<<<<

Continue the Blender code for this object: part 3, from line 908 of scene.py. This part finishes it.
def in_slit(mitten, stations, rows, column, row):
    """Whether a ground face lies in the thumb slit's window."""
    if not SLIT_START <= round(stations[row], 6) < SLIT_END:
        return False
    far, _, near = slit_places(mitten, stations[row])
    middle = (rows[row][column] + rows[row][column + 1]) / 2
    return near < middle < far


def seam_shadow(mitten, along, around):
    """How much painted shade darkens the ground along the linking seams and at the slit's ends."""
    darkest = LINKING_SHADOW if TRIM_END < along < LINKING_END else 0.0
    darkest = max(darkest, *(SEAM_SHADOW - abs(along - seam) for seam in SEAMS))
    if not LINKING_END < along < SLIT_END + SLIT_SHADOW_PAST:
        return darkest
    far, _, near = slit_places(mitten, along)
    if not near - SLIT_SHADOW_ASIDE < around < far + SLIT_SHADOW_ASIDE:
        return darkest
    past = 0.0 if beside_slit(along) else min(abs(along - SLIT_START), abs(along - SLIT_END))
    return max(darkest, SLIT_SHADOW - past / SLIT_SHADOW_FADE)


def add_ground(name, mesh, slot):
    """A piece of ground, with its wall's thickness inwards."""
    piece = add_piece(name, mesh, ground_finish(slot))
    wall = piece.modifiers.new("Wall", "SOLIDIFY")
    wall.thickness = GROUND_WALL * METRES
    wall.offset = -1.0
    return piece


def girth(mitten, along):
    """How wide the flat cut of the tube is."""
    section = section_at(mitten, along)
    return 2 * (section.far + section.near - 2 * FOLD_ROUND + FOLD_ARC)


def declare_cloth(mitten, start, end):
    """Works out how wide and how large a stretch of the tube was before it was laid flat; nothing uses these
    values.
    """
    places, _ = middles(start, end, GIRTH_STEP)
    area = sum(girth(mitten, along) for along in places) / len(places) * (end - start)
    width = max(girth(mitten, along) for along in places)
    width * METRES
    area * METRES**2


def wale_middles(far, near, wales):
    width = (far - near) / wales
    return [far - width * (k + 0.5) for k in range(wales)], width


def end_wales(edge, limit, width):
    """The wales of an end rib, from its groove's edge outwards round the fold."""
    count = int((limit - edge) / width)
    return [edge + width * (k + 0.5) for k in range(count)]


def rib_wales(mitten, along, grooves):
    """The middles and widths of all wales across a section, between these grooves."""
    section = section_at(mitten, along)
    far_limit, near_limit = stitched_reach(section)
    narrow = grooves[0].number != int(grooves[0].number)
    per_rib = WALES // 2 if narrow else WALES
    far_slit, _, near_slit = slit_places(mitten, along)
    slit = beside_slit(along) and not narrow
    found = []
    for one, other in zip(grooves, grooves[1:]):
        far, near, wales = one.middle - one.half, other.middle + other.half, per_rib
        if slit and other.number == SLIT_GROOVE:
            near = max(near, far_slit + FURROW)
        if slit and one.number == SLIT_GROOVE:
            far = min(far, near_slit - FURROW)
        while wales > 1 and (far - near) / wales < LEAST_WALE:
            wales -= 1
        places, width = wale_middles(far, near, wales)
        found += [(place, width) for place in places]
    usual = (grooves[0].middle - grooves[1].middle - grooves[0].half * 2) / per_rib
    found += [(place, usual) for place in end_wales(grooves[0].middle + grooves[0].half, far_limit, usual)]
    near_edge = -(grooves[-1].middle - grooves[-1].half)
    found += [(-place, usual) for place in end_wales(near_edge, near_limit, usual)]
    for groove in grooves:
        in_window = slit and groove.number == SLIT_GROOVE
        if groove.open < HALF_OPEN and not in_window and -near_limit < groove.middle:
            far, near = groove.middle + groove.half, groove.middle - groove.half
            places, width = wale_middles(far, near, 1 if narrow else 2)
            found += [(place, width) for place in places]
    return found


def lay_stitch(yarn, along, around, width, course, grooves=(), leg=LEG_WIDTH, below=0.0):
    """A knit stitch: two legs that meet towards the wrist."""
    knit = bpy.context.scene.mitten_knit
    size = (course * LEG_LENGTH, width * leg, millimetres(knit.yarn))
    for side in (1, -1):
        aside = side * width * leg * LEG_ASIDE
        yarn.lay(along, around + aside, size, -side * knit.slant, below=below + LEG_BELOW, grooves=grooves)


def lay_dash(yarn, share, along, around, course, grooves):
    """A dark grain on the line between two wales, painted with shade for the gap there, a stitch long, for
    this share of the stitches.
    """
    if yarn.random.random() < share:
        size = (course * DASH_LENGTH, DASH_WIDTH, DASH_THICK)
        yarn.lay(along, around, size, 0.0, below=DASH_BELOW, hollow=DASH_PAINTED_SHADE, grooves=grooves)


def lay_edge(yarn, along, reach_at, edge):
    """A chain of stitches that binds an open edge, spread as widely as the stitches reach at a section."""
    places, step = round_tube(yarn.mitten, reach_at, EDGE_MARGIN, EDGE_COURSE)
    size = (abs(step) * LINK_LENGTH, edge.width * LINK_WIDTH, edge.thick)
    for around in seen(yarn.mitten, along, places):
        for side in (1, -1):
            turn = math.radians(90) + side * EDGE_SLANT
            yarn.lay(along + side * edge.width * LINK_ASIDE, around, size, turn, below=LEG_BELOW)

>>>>
<<<<

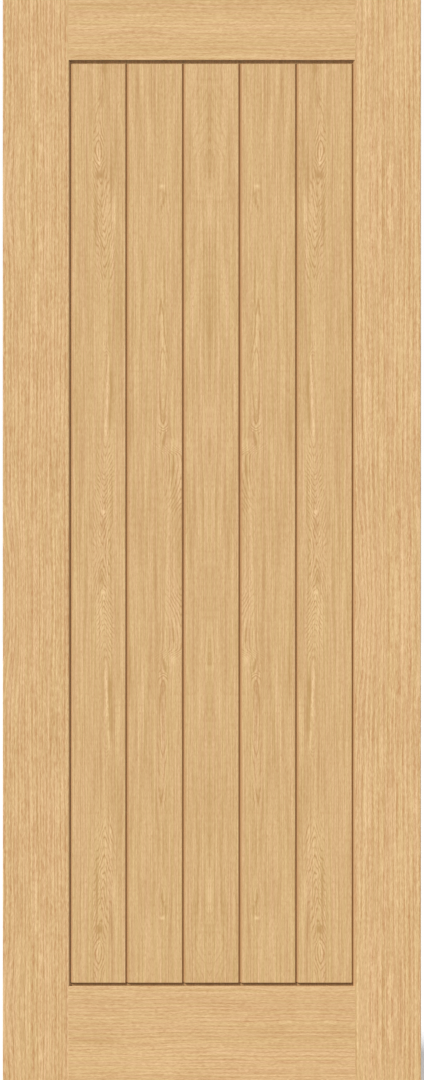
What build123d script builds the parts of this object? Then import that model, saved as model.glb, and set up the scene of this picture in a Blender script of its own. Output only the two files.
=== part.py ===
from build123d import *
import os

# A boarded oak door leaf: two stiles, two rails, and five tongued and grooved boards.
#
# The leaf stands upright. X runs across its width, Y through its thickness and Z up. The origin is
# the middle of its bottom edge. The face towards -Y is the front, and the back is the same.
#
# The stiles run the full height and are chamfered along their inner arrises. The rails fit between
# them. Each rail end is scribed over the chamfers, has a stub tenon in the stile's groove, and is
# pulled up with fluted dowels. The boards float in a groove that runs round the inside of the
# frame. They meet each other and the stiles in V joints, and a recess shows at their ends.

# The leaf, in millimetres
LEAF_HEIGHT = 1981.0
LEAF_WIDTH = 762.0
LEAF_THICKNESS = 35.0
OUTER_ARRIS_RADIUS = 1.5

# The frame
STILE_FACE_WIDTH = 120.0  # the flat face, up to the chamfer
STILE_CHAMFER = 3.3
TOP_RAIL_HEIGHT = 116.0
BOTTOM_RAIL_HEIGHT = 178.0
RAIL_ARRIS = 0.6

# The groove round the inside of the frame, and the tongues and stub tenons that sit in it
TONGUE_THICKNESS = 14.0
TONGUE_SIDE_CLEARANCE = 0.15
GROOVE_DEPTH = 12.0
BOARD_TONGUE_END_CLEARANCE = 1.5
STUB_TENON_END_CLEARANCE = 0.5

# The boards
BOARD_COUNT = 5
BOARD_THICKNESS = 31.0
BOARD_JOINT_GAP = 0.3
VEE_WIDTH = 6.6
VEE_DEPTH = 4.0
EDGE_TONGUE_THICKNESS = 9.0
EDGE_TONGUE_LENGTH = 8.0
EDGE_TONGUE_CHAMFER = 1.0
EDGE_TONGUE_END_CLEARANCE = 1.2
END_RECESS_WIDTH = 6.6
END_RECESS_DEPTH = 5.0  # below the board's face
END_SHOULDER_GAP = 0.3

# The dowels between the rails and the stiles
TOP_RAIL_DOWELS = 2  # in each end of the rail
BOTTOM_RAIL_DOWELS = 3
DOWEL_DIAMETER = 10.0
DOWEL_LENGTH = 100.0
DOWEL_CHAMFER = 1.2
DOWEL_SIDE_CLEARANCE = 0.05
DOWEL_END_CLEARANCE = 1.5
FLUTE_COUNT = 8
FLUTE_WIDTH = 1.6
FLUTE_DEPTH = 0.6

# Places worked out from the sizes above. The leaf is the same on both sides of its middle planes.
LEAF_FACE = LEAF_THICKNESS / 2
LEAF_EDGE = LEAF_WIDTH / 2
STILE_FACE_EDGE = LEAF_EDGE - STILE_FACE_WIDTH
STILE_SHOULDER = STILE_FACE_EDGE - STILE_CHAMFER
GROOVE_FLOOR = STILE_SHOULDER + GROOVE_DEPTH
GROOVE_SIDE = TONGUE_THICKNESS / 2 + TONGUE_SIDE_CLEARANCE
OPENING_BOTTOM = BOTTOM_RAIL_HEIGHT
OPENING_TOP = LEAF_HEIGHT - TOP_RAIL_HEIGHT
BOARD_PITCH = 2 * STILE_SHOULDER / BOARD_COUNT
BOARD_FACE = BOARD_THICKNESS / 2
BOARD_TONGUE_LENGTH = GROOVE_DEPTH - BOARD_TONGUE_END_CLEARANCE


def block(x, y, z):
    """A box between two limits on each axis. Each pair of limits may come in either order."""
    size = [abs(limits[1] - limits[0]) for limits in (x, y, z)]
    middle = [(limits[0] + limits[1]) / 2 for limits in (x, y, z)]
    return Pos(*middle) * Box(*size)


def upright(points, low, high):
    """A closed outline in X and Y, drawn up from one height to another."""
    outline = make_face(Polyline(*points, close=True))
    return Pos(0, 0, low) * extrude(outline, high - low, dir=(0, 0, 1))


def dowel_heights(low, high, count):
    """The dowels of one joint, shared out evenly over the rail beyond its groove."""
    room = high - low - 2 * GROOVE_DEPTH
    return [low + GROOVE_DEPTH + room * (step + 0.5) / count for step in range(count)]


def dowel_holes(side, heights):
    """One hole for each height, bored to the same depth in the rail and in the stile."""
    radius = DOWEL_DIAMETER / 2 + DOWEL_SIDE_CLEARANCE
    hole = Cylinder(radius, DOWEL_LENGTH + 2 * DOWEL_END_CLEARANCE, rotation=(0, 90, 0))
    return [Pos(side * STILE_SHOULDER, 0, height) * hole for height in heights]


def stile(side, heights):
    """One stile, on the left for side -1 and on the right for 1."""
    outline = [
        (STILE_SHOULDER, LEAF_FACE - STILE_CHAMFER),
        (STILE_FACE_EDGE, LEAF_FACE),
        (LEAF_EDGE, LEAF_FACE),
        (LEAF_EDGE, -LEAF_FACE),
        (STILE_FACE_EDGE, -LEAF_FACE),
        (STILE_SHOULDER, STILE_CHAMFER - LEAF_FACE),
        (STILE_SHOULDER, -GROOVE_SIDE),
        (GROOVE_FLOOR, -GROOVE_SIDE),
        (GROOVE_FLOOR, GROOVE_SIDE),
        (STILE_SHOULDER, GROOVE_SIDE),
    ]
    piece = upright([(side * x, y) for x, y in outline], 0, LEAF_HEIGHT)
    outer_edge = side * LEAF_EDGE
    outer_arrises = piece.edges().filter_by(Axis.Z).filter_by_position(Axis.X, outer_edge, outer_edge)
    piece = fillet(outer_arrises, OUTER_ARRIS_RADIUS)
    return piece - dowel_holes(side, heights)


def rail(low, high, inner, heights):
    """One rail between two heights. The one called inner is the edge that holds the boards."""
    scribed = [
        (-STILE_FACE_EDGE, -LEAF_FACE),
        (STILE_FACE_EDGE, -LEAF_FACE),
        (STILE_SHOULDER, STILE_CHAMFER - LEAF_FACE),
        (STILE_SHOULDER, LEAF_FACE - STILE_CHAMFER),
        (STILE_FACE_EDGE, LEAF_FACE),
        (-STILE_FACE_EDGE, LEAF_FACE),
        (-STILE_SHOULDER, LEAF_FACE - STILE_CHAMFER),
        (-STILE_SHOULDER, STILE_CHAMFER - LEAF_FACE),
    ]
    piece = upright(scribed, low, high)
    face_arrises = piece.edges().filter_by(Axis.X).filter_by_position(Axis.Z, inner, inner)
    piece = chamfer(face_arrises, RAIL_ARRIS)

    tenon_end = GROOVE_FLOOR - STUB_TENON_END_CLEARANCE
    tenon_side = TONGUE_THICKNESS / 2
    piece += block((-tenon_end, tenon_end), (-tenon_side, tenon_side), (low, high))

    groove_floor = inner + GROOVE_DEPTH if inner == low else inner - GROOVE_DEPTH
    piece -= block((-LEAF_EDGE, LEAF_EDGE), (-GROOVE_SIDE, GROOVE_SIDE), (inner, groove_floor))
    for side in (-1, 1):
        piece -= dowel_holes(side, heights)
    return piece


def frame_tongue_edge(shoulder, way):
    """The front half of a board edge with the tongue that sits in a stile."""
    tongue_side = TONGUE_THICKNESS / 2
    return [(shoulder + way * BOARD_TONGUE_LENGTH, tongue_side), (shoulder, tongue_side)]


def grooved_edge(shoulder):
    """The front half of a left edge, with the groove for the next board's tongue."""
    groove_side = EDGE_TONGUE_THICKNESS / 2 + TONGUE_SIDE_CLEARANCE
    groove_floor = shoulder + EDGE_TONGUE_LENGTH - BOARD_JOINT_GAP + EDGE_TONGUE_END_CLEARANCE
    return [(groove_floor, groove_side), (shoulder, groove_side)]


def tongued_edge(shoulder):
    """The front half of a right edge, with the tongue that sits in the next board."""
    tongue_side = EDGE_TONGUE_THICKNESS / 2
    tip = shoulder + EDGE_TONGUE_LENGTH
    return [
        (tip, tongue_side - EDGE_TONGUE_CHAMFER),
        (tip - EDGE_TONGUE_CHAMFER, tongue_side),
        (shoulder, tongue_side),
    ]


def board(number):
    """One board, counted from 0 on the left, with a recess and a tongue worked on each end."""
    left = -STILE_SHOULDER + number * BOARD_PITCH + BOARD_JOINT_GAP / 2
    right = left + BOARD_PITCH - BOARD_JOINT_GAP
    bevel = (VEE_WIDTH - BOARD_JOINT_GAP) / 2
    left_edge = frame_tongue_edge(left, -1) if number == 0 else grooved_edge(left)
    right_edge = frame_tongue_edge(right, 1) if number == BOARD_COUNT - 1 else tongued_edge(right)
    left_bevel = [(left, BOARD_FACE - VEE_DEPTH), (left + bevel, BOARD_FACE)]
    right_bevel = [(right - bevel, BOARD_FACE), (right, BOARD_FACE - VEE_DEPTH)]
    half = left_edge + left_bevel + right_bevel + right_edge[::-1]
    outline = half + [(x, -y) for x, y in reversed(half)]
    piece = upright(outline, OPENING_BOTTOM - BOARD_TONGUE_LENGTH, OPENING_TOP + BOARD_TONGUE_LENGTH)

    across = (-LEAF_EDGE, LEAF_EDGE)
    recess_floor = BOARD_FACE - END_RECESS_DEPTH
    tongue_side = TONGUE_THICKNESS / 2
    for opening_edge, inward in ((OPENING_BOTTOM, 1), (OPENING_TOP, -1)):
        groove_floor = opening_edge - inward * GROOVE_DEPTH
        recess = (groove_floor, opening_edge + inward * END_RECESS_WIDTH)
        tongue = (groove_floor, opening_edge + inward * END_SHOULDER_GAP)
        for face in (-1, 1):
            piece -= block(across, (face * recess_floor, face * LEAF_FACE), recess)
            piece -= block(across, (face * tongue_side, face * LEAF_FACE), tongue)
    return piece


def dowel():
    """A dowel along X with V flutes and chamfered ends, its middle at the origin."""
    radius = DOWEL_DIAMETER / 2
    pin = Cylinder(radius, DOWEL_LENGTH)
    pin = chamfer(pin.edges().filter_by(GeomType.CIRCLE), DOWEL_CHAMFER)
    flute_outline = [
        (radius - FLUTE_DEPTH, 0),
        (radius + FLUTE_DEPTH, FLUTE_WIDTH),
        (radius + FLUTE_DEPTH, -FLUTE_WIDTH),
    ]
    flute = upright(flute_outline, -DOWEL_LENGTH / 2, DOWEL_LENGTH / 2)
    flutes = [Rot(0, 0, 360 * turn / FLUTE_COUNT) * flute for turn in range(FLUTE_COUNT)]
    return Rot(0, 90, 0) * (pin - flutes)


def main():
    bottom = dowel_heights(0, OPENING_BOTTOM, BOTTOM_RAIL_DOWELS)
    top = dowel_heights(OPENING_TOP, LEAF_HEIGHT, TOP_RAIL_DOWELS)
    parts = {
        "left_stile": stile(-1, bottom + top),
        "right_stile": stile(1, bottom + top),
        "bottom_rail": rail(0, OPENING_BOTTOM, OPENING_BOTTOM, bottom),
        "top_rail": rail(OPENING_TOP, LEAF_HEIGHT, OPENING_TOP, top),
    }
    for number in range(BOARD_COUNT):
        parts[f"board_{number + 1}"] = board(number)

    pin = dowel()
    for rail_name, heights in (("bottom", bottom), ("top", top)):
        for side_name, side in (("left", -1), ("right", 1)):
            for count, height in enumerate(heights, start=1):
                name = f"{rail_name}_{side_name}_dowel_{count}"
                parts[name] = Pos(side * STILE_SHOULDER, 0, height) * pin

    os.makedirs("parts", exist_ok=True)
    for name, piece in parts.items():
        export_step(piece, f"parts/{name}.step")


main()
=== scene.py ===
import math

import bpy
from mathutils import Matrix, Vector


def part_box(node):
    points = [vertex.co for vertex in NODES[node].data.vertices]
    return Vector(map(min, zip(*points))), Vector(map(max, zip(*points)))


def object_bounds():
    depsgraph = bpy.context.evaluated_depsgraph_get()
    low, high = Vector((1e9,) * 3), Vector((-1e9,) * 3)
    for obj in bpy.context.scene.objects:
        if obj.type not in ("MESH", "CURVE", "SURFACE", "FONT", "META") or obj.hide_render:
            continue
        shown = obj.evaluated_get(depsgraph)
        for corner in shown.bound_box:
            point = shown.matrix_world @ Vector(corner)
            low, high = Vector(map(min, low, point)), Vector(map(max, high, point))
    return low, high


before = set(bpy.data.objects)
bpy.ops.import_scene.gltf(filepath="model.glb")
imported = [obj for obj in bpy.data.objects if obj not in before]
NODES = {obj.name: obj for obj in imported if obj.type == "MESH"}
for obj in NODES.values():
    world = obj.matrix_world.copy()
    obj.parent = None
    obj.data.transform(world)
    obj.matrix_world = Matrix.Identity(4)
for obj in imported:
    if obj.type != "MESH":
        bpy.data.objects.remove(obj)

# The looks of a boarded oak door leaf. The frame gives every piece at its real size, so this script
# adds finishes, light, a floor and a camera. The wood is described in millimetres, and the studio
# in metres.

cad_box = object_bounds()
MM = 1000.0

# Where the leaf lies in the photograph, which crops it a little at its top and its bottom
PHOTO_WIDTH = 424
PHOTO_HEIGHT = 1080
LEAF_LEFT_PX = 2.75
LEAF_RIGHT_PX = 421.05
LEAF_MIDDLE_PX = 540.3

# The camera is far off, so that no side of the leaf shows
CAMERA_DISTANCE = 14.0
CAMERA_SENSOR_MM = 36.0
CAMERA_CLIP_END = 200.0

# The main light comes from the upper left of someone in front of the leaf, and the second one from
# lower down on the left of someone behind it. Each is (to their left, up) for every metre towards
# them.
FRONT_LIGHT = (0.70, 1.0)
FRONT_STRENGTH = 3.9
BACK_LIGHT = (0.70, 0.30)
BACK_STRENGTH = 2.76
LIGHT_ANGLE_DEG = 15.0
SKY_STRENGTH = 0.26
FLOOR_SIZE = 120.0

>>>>
<<<<

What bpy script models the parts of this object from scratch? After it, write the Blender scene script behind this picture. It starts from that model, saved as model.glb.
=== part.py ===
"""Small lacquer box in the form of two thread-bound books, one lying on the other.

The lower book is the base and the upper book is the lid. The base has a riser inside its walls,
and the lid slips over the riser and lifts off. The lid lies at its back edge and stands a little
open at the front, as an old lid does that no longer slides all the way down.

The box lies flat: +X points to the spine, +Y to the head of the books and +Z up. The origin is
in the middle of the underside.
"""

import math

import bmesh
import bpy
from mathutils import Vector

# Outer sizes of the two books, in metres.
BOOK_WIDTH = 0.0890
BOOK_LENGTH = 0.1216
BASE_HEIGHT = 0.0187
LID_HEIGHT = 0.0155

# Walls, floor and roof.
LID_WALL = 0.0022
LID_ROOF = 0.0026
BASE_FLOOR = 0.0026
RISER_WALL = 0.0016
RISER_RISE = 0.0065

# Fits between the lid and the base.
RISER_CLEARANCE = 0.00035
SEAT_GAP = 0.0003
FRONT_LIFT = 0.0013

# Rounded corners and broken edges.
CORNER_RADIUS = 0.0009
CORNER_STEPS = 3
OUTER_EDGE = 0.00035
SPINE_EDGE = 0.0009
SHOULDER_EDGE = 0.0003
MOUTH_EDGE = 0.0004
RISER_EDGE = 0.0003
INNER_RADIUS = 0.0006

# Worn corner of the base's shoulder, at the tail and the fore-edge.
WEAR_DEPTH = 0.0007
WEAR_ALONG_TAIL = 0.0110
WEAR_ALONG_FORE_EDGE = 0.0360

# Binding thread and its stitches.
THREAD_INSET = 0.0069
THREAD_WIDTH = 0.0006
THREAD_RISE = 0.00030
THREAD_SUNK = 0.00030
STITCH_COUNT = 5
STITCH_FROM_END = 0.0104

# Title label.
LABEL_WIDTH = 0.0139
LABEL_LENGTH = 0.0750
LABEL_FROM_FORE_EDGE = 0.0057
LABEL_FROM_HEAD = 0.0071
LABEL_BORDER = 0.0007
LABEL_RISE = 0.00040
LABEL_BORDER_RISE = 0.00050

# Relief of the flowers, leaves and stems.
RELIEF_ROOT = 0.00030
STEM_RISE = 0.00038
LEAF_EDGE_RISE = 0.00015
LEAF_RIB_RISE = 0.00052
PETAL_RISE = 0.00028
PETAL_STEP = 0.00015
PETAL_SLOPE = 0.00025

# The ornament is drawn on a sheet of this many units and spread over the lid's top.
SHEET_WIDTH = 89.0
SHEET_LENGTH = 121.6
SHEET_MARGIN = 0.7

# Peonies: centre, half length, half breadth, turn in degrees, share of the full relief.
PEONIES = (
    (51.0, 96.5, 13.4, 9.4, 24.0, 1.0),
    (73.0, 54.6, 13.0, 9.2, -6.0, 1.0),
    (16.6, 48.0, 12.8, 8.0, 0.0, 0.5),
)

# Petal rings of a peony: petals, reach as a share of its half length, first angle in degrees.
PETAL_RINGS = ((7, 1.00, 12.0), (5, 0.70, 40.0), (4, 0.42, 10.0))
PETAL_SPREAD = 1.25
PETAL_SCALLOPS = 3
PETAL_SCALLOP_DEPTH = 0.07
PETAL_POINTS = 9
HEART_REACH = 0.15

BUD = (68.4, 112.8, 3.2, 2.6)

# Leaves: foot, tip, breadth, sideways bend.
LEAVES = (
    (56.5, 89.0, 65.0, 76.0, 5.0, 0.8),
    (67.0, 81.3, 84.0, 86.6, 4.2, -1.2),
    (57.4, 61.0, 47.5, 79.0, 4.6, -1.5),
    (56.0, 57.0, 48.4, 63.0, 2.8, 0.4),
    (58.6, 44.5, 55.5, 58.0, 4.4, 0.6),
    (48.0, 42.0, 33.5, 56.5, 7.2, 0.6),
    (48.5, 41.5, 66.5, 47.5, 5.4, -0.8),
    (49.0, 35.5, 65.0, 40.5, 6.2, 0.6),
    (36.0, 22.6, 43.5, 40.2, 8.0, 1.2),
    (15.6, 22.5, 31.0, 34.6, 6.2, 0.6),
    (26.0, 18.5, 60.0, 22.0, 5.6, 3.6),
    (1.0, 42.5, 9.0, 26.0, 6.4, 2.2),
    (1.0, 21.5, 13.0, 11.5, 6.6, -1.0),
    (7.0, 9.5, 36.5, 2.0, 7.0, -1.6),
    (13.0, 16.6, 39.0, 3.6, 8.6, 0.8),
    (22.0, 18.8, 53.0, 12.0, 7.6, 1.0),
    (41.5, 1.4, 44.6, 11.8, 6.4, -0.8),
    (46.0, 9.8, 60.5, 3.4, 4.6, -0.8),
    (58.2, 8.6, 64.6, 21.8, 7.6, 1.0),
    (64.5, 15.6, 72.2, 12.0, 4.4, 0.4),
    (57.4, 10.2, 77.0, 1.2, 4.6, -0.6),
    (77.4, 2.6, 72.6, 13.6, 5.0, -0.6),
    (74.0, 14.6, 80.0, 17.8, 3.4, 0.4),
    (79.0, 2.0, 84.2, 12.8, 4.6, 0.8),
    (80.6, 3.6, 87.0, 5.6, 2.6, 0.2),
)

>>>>

■ **Task details**: In the listing above, find the line with "pin = dowel()" and the line with "shown = obj.evaluated_get(depsgraph)", then print exactly those two lines and every line between them, and nothing more.

■ **Written solution**:
    pin = dowel()
    for rail_name, heights in (("bottom", bottom), ("top", top)):
        for side_name, side in (("left", -1), ("right", 1)):
            for count, height in enumerate(heights, start=1):
                name = f"{rail_name}_{side_name}_dowel_{count}"
                parts[name] = Pos(side * STILE_SHOULDER, 0, height) * pin

    os.makedirs("parts", exist_ok=True)
    for name, piece in parts.items():
        export_step(piece, f"parts/{name}.step")


main()
=== scene.py ===
import math

import bpy
from mathutils import Matrix, Vector


def part_box(node):
    points = [vertex.co for vertex in NODES[node].data.vertices]
    return Vector(map(min, zip(*points))), Vector(map(max, zip(*points)))


def object_bounds():
    depsgraph = bpy.context.evaluated_depsgraph_get()
    low, high = Vector((1e9,) * 3), Vector((-1e9,) * 3)
    for obj in bpy.context.scene.objects:
        if obj.type not in ("MESH", "CURVE", "SURFACE", "FONT", "META") or obj.hide_render:
            continue
        shown = obj.evaluated_get(depsgraph)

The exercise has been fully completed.